En cuanto a Alarico, parece tener una fijación con la indigestión que sufrió Nicéforo, provocada por una comilona de mejillones, que relatamos en la novela La Muralla Esmeralda:

En el Cap. V, pag. 39:
“—Sí —asintió Alarico—. Sustituyéndote como embajador de Bizancio ante Carlos Martel, puesto que tú estabas prostrado en la litera de tu camarote, agotado por una fuerte diarrea —y el godo no pudo evitar una carcajada, la primera que profería en mucho tiempo, al recordar la escena—. Ya entonces no sabías tener medida en la comida.
—La mayor que tuve en toda mi vida —asintió el griego, riéndose estruendosamente a su vez—. Desde entonces no he vuelto a probar los mejillones.”

Cap. VII, pag. 63:
“—Esto es lo que haremos —dijo el navegante—. Mañana por la mañana Jamal levará anclas y navegará hasta Thesalónica. Allí adquirirá esta lista de pertrechos —continuó, acercando un pergamino a su segundo—, que es lo que me ha demandado Dimitri. Éste —añadió, señalando al más corpulento de los hombres que le acompañaban—, te acompañará, vestido con mis ropas. Y en los puertos se dejará ver de vez en cuando en cubierta, para que nadie dude de que estoy a bordo.
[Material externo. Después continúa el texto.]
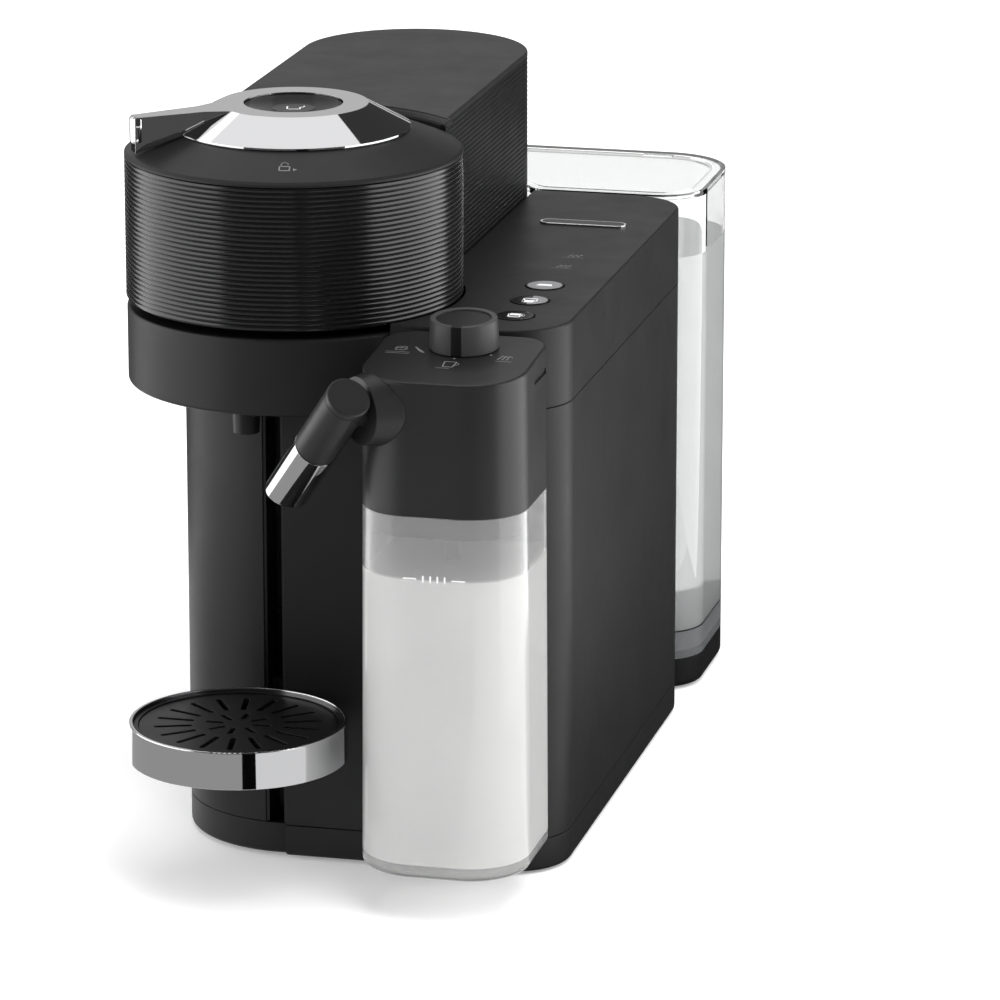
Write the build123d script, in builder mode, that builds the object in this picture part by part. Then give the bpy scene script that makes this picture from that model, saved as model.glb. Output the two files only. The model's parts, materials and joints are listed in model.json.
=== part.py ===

Cuando vuelvas a Antalya le dirás al strategos que estoy enfermo y que por eso no bajo a negociar con él personalmente…
¿De una indigestión de mejillones? —sugirió Alarico, sin poder evitar una sonrisa.
—No me lo recuerdes —replicó el griego, torciendo el gesto—.”

Cap. XI, pag. 115.
“Después de tres días de fatigoso caminar por una región árida y pedregosa, los embajadores bizantinos llegaron a la vista de una ciudad populosa en la que destacaba una amurallada ciudadela situada en lo alto de una colina.
—Halab —dijo el jefe de la patrulla árabe, señalándola.
Nicéforo asintió con la cabeza. —Ahí está nuestro destino —dijo a su amigo—. Así la denominan los musulmanes. Procuremos entrar con la mayor dignidad posible. ¿Cómo te sienta ser embajador del basileus?
—No es la primera vez que ostento este cargo —replicó el godo—. Aunque la otra vez fue sustituyendo a un amigo postrado en el lecho por una indigestión. ¿Te acuerdas?
Nicéforo soltó una carcajada. —Es cierto —asintió—. Tú no permites que lo olvide.”